I know, I know. We have biases, too. Maybe we’re all young and naive. Maybe we’re not old enough to understand the way the world really works or what our country really needs. We need elders, mentors, leaders. Please forgive us when we’re stubborn, angry, quick to speak and slow to listen. But a lot of us are starting to think that we don’t know what to do.
I’m not just talking about who to vote for president this year. What I really mean is, a lot of us don’t know who to look up to anymore. Unlike some of our friends, we still believe in God. We still want to believe in the Bible, and we don’t really want to run to the liberal theology of some of our other friends, either. But we find ourselves increasingly apart from the leading figures of our parents’ generation.

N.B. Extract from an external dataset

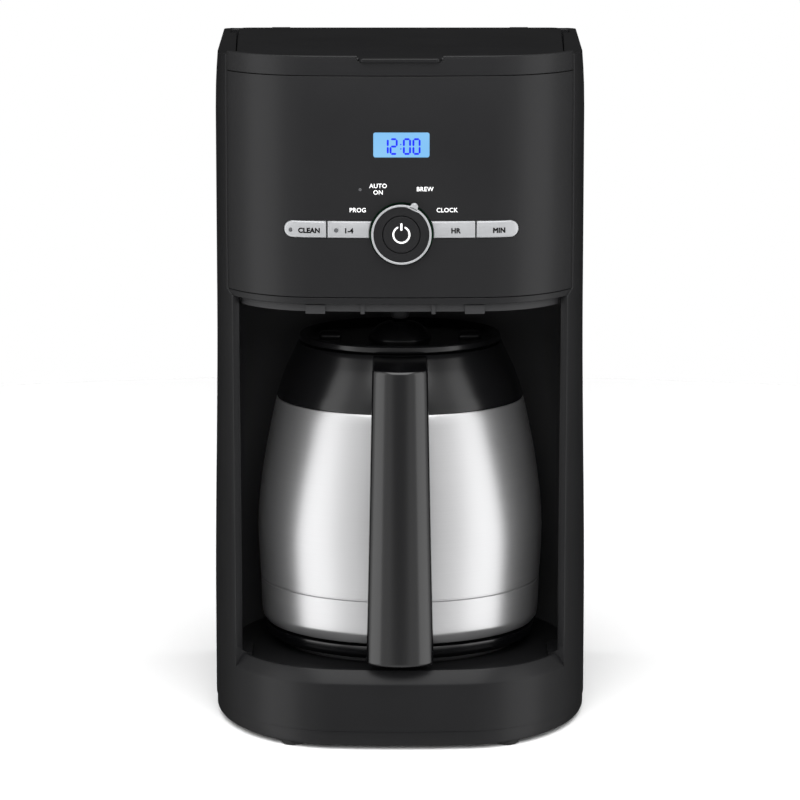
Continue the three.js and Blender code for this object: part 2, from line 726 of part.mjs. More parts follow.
const carafe = new THREE.Group();
carafe.position.y = AXIS_Y;
carafe.add(
  piece('carafe_shell', carafeShell(), STEEL),
  piece('carafe_liner', carafeLiner(), LINER_STEEL),
  piece('carafe_collar', carafeCollar(), GLOSS_BLACK),
  piece('carafe_base_ring', carafeBaseRing(), GLOSS_BLACK),
  piece('carafe_lid', carafeLid(), GLOSS_BLACK),
  piece('carafe_lid_seal', carafeLidSeal(), SILICONE),
  piece('carafe_flow_tube', carafeFlowTube(), NATURAL_PLASTIC),
);
machine.add(carafe, piece('carafe_handle', carafeHandle(), GLOSS_BLACK));

export default group;
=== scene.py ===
"""Drip coffee maker with a steel thermal carafe: the looks of every piece, built around its CAD frame."""

import json
import math

import bmesh
import bpy
from mathutils import Matrix, Vector
from mathutils.geometry import interpolate_bezier

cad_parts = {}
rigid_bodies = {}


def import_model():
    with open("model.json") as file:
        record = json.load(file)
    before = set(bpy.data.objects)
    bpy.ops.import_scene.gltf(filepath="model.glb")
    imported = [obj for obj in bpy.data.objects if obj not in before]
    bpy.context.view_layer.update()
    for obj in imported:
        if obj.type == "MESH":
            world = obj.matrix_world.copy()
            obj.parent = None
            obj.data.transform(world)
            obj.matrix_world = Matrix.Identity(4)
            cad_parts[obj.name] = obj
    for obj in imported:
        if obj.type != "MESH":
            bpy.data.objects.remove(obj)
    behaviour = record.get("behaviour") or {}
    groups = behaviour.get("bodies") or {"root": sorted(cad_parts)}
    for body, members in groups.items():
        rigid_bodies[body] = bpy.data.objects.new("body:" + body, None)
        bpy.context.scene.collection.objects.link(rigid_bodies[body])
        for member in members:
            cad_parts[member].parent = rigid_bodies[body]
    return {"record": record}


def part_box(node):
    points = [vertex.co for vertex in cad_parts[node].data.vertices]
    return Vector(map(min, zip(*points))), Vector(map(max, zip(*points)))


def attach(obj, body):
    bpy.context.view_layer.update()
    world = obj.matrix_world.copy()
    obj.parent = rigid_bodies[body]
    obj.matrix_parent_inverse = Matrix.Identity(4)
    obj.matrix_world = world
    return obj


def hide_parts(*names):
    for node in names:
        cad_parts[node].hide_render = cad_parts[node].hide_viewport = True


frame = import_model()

SCENE = bpy.context.scene
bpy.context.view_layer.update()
MM = 0.001

# ---------------- places taken from the frame

HOUSING_LOW, HOUSING_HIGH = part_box("main_housing")
PANEL_LOW, PANEL_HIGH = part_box("control_panel")
CHIN_LOW, CHIN_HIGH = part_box("chin_trim")
TOP_LOW, TOP_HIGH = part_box("top_trim")
POWER_LOW, POWER_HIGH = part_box("power_button")
BUTTON_LOW, BUTTON_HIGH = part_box("hour_button")
LENS_LOW, LENS_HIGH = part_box("display_lens")
SHELL_LOW, SHELL_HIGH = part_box("carafe_shell")
CARAFE_Y = (SHELL_LOW.y + SHELL_HIGH.y) / 2
DIAL_X = (POWER_LOW.x + POWER_HIGH.x) / 2
DIAL_Z = (POWER_LOW.z + POWER_HIGH.z) / 2
MIDDLE_Y = 5.25 * MM             # the housing stands this far behind the frame's origin
BREW_Y = CARAFE_Y - 1.5 * MM     # the basket, the filter and the spray plate share this axis
RING_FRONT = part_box("selector_ring")[0].y - MIDDLE_Y
POWER_FRONT = POWER_LOW.y - MIDDLE_Y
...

Who do we follow? Dr. Russell Moore of the Southern Baptist Convention, in my opinion, has been fantastic, on everything from civil rights and racism to refugees to abortion. I’m sure there are others. But I don’t want evangelicals to just split into pro-Trump and anti-Trump factions. I don’t want to say “we’re right” and go with the people I agree with. I hope we can have conversations about things like character in leadership.
I’ll leave with these profound words from Amy Gannett:
Over the last several months, I have lost respect for the Republican party, and I honestly thought that would be the biggest tragedy of this election. But the disappointing truth is this: I’m losing faith in Evangelicals.
And this is frightening. I am an Evangelical. I hold to Evangelical theology. I have attended not one, but two Evangelical schools…
Evangelical leaders are going to lose an entire generation of Christians in the wake of our current political and social climate. This is not an article asking millennials to leave Evangelicalism because I believe it can’t be saved, nor is this article saying that Evangelicalism is dead. It also is not a proposal of a useful way forward in this“dumpster fire” of an election. It is a plea for reform. It is a big ask of Evangelical leaders to reevaluate the stakes they have put in the ground and ask if there could be a better, more truly Evangelical way…
Because you’re losing us, and we don’t want to be lost.